• Stated goal:
Everything from the first line down to the line containing "# The whole" should be reproduced exactly; please include nothing else.
***
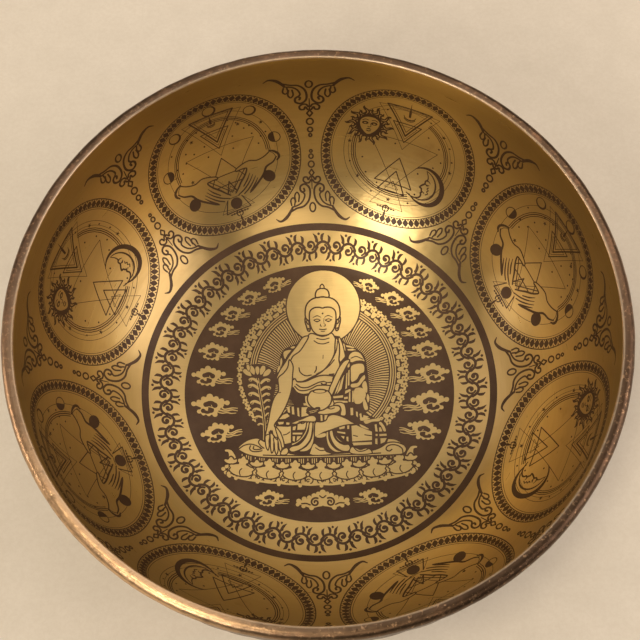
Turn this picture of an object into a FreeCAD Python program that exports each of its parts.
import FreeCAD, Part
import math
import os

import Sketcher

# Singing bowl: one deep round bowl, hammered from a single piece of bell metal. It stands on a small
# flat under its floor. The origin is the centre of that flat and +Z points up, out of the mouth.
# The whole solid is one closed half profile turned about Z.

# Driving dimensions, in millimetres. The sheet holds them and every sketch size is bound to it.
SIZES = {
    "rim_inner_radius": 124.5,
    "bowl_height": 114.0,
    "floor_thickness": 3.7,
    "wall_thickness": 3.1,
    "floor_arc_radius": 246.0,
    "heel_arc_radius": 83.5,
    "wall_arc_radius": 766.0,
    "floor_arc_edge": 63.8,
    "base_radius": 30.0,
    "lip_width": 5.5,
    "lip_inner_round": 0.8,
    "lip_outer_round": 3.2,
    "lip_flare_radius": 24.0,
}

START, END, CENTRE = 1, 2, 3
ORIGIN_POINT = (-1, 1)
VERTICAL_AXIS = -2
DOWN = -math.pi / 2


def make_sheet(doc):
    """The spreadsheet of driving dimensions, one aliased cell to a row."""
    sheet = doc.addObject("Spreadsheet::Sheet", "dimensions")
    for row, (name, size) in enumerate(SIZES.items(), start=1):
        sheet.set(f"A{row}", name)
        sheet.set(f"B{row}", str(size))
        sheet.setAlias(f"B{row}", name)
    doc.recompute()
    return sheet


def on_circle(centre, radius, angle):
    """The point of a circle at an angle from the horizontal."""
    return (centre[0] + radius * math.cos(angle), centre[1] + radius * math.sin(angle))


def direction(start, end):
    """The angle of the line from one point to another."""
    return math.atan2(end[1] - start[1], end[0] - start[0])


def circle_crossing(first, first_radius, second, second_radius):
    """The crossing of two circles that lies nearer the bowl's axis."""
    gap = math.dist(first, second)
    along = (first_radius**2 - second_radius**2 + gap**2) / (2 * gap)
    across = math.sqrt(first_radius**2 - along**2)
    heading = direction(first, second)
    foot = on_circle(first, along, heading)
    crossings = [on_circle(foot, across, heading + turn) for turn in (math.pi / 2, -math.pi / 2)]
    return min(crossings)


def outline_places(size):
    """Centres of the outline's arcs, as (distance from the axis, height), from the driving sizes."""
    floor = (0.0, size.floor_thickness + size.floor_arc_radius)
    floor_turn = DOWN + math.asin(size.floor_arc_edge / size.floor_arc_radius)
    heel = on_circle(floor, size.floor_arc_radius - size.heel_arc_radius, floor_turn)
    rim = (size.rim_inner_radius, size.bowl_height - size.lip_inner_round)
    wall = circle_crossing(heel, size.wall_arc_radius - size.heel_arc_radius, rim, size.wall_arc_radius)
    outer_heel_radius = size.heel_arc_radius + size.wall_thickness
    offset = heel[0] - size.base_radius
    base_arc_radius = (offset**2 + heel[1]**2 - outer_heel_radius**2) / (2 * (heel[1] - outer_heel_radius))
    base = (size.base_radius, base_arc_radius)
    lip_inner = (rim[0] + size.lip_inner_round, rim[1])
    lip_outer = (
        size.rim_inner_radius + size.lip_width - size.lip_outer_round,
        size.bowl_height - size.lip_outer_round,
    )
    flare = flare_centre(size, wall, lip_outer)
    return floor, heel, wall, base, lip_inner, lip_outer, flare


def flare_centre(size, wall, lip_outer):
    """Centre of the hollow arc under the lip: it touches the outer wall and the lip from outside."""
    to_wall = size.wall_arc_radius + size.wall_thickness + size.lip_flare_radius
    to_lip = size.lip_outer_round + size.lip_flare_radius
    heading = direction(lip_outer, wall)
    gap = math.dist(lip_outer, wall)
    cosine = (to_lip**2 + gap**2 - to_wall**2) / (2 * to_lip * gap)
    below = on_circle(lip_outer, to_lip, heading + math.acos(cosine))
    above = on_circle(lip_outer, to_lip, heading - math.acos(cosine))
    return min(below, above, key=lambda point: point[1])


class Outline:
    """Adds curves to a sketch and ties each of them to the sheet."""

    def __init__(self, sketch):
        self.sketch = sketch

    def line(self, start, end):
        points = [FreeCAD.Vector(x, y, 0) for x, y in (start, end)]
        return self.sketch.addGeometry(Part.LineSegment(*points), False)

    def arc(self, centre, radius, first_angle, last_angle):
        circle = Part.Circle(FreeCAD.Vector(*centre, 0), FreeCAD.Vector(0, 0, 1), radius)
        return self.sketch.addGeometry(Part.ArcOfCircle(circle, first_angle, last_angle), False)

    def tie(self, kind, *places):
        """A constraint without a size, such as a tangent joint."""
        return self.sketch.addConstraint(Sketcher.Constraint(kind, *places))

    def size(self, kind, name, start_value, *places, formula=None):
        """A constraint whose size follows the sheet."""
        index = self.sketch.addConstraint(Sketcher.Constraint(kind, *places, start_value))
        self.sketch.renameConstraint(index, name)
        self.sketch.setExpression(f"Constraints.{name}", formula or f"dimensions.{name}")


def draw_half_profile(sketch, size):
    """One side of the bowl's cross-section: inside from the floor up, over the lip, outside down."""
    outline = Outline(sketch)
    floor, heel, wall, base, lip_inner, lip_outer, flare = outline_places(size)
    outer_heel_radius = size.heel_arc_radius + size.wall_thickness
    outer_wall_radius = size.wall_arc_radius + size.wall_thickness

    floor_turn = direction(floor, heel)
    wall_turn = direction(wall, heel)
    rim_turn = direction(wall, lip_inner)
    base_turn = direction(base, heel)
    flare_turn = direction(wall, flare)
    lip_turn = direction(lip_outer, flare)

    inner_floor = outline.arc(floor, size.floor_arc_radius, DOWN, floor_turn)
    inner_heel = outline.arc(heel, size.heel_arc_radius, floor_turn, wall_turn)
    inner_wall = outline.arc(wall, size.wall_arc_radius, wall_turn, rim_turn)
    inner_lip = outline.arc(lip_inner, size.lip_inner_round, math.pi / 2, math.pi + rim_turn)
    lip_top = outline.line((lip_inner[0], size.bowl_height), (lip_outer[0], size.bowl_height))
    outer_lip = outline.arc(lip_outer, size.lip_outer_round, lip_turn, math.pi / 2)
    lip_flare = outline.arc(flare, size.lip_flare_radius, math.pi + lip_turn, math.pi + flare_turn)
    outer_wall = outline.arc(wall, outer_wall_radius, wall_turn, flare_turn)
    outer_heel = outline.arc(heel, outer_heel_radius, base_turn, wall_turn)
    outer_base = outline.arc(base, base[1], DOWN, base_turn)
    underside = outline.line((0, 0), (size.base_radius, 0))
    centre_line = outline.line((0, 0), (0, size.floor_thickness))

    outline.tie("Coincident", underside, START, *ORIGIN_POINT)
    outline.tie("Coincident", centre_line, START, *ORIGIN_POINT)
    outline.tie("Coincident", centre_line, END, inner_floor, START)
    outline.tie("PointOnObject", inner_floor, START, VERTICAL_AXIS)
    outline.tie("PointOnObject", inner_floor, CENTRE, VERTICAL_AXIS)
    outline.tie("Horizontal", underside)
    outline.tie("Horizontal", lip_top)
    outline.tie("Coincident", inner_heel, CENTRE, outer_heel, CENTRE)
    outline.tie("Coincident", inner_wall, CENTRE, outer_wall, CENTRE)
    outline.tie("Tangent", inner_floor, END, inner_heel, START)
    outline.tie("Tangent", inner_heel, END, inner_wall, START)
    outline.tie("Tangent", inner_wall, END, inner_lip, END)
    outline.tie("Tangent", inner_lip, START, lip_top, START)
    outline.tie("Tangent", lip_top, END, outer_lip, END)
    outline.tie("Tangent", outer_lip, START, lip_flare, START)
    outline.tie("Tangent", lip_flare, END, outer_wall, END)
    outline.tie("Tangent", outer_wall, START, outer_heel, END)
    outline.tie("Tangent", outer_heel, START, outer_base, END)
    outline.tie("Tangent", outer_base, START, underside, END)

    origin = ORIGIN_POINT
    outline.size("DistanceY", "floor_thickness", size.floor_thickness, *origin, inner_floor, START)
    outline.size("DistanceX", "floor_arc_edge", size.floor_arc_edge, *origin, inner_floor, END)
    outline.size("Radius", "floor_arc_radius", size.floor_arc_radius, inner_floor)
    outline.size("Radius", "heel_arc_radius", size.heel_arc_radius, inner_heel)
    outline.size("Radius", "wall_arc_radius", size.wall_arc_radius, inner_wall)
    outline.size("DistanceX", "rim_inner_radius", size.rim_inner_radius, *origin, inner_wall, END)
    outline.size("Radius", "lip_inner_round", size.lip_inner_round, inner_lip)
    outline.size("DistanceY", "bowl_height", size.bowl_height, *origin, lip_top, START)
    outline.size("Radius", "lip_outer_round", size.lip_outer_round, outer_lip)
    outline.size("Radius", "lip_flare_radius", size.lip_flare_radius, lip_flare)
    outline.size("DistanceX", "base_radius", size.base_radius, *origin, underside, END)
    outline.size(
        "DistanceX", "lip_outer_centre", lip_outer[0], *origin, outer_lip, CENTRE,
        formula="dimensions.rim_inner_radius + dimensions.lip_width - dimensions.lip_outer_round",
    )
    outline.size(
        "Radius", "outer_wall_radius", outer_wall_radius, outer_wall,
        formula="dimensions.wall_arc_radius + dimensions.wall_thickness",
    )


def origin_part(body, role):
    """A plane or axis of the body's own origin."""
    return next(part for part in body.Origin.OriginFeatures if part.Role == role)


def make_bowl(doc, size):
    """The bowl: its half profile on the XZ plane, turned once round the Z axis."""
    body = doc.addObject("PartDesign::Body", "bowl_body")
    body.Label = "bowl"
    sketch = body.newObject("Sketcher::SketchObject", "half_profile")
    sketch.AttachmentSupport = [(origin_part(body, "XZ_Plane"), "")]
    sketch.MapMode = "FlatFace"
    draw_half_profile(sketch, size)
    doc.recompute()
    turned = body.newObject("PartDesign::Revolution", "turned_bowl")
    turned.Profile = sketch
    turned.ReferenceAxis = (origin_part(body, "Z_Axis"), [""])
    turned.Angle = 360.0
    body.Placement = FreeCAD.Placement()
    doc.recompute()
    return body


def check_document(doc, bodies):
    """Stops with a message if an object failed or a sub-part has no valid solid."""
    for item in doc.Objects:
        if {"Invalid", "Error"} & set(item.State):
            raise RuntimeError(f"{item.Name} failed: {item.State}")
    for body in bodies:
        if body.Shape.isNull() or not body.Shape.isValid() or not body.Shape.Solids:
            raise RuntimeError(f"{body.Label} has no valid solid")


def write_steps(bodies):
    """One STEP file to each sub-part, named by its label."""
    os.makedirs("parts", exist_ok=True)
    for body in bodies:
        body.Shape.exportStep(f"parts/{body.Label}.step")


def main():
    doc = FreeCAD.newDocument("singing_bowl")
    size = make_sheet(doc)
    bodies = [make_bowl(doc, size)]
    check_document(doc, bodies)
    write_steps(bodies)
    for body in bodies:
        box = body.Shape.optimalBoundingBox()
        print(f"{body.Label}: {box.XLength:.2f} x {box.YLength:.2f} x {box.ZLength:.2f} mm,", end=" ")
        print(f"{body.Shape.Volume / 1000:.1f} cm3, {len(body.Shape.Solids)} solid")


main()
***
• Written response:
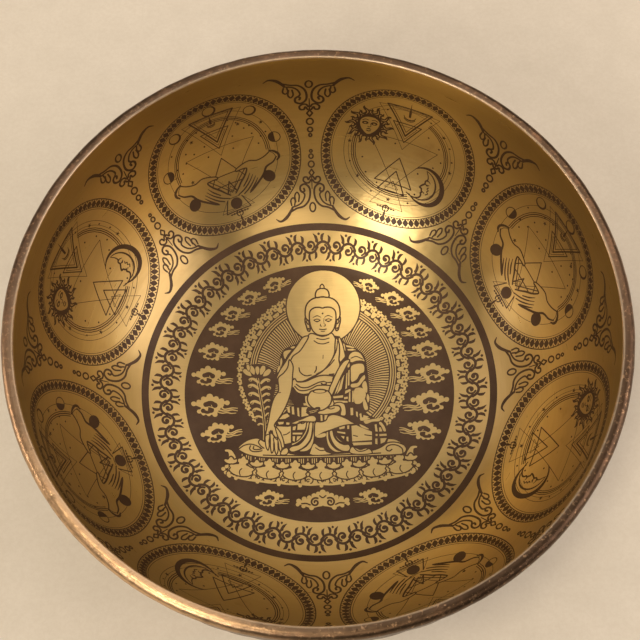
Turn this picture of an object into a FreeCAD Python program that exports each of its parts.
import FreeCAD, Part
import math
import os

import Sketcher

# Singing bowl: one deep round bowl, hammered from a single piece of bell metal. It stands on a small
# flat under its floor. The origin is the centre of that flat and +Z points up, out of the mouth.
# The whole solid is one closed half profile turned about Z.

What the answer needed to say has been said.